I've been told that one of the hallmarks of my teaching is that I often not only explain what to do but why to do it.
Many of my students have told me they often find it hard to remember seemingly arbitrary rules for what to do (such as in the case interview), but once they understand why to do something, the specific steps of what to do make intuitive sense and are easy to remember or figure out on their own.
This is my preferred way of teaching because it serves the student better in the long run. It also requires the student to think critically about the situation at hand and to extrapolate from the mental role model and apply it, or parts of it, as appropriate.
But a lot of people really hate this approach.
I often receive emails, especially from CIBs, that want THE rule (particularly in a case interview, but the same applies to a client situation or a situation in industry) that is always true and always works.

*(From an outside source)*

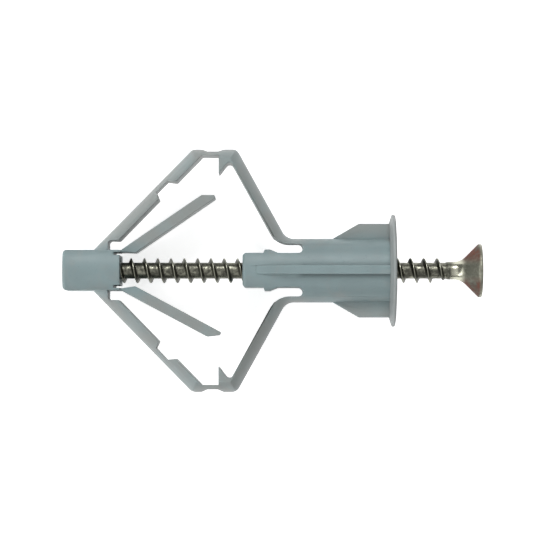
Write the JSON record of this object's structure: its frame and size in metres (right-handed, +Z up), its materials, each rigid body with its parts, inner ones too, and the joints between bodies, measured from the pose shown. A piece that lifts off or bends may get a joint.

This kind of mentality is more commonly associated with the "static" career path where the only thinking is the more repetitive, formulaic variety.
In my experience, for CEO and board-level issues, there are very few formulaic rules that are always true that always work. (If you think of yourself as the CEO of your own career, I'd argue the same applies to your career strategy as well.)
This subtle distinction is profoundly important.
A lot of people do not want to think about what to do. Many prefer to be told what to do.
I think part of the reason is if you are the one thinking about or deciding what to do, you run the risk of being wrong. If you are told what to do, and you just unthinkingly do it, then at some level you can never be wrong because you can always blame the person who told you to do it.
At some level, being told what to do feels safer. The mentality is: "If I don't do anything wrong, they can't fire me."
But this kind of thinking is over-simplified and short-sighted. Sure, if you are told what to do and just do it, you may never be fired. But then again, you might not ever get promoted either.
The more you progress or want to progress in your career, the more you need to be willing to tolerate the risk of being wrong.
They don't call it the "burden of leadership" for no reason.
[I'm particularly in awe of military leaders where a wrong decision = people die. Even the right decision might = people die (but perhaps fewer than a wrong decision). Talk about no pressure!]
One way to cope with such a burden is to deliberately seek out and collect a large mental database of mental role models. Doing so provides you with multiple reference points of what has worked for others in similar (but rarely identical) situations.
Mental role models will never tell you exactly what to do, but they help you to understand the key pressure points in a situation and provide a range of options (and rationales) to consider in addressing a particular situation.
By triangulating between these mental role models, your own experience, and a factual analysis of a situation, you will be able to make a decision with a high (but not 100%) probability of a successful outcome.
So, to the extent that you want to take the rising star path, make it a deliberate effort to seek out and catalog mental role models for your chosen career field.
It may not make much of a difference day-to-day, but it makes a huge difference year to year and beyond.